**Collected data:**

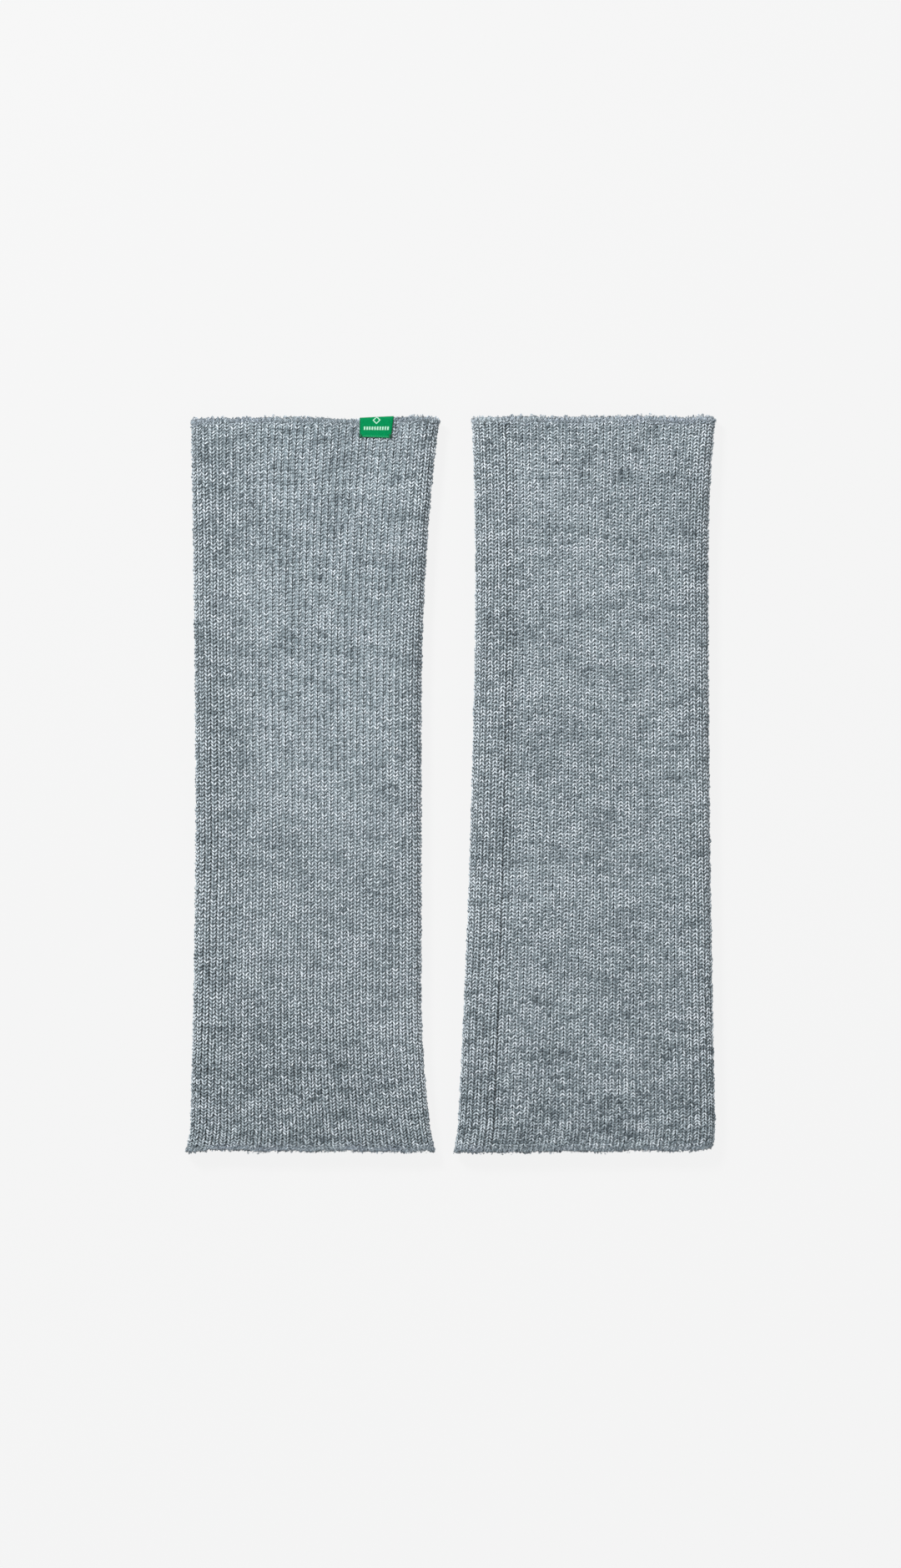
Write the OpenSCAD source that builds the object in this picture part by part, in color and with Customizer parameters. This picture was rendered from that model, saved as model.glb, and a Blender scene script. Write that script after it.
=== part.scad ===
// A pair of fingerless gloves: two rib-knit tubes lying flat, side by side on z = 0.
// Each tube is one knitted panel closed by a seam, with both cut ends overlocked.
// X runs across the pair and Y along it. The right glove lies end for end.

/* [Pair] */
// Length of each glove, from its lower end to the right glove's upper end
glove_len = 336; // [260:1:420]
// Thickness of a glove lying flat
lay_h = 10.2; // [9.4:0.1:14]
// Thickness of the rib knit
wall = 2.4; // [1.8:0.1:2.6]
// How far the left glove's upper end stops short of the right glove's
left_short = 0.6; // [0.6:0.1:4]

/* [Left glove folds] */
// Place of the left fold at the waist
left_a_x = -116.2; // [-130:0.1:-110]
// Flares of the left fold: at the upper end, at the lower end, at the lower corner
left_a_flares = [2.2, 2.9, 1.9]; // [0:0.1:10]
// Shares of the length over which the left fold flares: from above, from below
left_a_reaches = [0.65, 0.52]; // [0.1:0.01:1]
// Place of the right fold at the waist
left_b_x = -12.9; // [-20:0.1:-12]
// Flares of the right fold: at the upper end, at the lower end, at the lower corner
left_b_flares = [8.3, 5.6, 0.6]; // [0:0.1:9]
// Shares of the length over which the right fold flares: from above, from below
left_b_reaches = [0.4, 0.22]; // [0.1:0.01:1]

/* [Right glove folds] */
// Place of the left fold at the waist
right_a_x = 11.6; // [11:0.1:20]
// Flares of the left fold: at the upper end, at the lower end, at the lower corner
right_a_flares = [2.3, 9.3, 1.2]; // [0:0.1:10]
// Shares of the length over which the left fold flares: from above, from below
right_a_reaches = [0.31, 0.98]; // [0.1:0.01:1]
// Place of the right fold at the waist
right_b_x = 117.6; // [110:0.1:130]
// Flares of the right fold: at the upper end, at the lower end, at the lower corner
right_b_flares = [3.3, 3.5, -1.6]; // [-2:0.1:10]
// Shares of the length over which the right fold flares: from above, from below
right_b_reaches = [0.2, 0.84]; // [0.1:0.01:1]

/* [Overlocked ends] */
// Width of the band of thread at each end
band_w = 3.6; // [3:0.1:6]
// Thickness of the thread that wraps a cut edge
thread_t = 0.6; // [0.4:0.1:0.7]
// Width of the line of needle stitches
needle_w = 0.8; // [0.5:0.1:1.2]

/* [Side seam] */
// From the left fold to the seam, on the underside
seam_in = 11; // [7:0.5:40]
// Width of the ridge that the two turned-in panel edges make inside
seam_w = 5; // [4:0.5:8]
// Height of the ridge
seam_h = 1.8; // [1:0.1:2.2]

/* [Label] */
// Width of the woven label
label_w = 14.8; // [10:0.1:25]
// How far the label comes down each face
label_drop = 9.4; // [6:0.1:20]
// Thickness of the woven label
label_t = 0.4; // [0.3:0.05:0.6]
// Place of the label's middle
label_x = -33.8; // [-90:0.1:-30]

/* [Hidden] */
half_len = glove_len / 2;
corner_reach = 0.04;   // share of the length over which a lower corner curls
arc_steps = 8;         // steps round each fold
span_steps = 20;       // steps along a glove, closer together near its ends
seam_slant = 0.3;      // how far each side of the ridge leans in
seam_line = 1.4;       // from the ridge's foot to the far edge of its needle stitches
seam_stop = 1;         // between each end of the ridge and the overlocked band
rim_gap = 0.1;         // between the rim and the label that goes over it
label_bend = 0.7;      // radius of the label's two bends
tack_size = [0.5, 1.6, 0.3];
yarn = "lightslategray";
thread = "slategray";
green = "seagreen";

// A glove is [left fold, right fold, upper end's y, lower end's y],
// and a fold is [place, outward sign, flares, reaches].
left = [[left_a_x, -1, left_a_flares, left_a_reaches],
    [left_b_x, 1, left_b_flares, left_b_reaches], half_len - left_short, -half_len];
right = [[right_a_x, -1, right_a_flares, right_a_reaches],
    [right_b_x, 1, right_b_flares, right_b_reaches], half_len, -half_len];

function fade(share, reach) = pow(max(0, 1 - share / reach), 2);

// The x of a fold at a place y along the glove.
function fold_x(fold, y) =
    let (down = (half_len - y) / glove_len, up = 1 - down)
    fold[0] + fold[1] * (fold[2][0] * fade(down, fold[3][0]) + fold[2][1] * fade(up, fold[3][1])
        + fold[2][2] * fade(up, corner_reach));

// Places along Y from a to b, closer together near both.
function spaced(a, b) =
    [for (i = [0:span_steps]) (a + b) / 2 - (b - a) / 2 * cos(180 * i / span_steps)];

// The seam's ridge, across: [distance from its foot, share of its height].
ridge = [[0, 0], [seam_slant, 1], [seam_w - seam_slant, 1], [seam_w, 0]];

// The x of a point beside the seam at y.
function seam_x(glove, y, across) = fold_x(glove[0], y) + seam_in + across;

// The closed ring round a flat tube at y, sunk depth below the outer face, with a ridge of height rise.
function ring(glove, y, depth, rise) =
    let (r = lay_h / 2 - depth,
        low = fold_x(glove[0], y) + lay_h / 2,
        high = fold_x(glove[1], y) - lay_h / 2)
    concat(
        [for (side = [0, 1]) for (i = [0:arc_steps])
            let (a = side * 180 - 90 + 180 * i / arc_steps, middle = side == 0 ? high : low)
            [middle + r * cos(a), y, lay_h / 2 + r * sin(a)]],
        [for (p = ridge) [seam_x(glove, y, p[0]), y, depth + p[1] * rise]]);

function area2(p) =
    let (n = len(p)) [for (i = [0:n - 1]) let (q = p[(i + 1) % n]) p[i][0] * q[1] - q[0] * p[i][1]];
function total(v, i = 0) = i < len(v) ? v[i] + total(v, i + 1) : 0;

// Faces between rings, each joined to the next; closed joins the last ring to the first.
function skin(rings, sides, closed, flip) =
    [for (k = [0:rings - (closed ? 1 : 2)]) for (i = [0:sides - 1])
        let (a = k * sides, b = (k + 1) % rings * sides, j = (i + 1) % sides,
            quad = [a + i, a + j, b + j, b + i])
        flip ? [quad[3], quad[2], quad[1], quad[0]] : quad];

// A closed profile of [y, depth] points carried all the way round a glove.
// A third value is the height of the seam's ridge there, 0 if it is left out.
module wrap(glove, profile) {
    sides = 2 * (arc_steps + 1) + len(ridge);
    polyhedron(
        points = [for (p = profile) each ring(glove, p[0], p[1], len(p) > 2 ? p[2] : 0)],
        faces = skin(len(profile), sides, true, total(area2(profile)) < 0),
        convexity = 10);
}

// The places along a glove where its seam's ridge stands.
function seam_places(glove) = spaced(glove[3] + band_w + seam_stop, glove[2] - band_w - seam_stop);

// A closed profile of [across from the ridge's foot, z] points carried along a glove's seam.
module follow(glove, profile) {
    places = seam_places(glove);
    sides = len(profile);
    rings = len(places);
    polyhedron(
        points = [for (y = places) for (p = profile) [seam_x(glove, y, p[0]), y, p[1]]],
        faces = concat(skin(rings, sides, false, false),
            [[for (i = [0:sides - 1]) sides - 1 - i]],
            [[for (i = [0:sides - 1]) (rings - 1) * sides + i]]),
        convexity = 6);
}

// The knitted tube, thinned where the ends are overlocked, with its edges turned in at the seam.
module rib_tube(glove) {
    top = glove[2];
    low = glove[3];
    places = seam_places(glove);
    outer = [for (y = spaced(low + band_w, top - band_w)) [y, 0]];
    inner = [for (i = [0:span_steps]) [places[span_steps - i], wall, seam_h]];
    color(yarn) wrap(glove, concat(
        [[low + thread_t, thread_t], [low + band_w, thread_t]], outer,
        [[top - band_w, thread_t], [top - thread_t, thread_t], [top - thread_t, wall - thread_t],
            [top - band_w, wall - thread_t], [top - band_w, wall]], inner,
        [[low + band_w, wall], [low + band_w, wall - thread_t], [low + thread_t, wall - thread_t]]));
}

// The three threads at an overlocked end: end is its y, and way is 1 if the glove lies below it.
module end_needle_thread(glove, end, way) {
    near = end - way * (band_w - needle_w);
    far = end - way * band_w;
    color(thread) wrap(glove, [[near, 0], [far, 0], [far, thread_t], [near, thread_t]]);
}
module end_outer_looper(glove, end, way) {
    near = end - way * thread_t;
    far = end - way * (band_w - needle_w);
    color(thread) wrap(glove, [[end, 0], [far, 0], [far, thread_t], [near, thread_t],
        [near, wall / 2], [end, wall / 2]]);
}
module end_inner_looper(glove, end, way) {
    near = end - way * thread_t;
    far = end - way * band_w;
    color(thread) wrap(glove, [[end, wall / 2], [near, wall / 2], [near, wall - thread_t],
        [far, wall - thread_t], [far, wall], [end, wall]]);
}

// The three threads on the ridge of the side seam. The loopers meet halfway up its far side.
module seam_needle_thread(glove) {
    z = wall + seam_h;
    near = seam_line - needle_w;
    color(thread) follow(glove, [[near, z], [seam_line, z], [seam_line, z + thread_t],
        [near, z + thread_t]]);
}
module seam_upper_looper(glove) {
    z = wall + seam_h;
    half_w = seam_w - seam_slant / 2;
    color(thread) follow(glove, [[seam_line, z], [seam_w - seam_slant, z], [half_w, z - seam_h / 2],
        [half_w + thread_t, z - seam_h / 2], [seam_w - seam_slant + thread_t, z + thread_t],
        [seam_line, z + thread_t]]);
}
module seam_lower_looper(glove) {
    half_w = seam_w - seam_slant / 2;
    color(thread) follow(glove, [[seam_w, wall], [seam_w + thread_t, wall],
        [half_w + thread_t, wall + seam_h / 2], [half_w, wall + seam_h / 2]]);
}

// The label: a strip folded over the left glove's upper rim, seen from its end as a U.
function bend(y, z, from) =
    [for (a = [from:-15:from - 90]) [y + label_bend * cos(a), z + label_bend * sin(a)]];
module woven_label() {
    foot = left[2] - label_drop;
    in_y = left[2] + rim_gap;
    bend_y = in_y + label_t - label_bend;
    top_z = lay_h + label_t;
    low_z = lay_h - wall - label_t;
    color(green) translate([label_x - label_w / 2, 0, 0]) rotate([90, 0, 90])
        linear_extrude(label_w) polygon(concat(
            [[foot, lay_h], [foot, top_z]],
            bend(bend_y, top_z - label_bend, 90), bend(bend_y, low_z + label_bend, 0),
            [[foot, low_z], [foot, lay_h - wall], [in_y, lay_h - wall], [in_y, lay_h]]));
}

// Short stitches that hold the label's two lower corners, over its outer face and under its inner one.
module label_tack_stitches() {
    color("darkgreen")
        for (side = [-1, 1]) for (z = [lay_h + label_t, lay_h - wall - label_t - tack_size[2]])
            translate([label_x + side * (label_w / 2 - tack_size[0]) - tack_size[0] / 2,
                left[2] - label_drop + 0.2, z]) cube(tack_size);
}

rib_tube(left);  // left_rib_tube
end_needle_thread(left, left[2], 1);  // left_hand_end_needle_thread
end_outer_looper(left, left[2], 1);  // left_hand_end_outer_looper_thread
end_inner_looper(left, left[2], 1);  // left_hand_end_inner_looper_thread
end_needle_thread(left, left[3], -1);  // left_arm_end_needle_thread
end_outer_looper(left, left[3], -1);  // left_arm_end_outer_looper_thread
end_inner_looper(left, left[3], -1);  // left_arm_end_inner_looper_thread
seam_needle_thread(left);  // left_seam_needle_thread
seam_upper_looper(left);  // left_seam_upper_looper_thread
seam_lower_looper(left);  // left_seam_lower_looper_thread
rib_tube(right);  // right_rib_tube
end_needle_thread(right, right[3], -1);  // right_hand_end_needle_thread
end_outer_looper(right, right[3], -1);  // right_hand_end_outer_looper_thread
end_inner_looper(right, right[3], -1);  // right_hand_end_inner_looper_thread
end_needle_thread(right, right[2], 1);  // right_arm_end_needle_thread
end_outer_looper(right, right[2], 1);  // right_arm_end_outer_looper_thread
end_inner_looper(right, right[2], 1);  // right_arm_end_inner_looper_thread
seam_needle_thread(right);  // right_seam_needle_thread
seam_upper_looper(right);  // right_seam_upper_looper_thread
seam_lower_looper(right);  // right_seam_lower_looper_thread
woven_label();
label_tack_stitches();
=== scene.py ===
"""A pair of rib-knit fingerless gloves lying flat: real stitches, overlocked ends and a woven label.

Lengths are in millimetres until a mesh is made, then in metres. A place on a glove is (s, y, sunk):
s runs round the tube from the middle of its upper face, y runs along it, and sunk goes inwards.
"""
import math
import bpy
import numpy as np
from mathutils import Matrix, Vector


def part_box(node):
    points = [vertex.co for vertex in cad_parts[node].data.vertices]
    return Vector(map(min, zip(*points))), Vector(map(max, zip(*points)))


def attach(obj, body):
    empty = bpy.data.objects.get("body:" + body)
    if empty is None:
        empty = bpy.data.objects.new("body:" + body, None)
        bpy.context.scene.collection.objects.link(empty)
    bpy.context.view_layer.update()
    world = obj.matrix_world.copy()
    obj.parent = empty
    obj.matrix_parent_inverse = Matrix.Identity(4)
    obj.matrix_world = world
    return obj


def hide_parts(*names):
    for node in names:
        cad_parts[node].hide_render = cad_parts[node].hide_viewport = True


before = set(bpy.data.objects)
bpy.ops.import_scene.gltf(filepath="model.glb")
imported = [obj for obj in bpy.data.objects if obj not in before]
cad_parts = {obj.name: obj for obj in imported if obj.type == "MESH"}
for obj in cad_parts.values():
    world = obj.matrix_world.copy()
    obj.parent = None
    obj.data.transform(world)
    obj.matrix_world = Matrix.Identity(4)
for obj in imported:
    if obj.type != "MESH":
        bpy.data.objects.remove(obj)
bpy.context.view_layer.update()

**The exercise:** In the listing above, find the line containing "end_outer_looper(right, right[2], 1);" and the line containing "bpy.context.scene.collection.objects.link(empty)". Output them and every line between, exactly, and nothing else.

**Response:**
end_outer_looper(right, right[2], 1);  // right_arm_end_outer_looper_thread
end_inner_looper(right, right[2], 1);  // right_arm_end_inner_looper_thread
seam_needle_thread(right);  // right_seam_needle_thread
seam_upper_looper(right);  // right_seam_upper_looper_thread
seam_lower_looper(right);  // right_seam_lower_looper_thread
woven_label();
label_tack_stitches();
=== scene.py ===
"""A pair of rib-knit fingerless gloves lying flat: real stitches, overlocked ends and a woven label.

Lengths are in millimetres until a mesh is made, then in metres. A place on a glove is (s, y, sunk):
s runs round the tube from the middle of its upper face, y runs along it, and sunk goes inwards.
"""
import math
import bpy
import numpy as np
from mathutils import Matrix, Vector


def part_box(node):
    points = [vertex.co for vertex in cad_parts[node].data.vertices]
    return Vector(map(min, zip(*points))), Vector(map(max, zip(*points)))


def attach(obj, body):
    empty = bpy.data.objects.get("body:" + body)
    if empty is None:
        empty = bpy.data.objects.new("body:" + body, None)
        bpy.context.scene.collection.objects.link(empty)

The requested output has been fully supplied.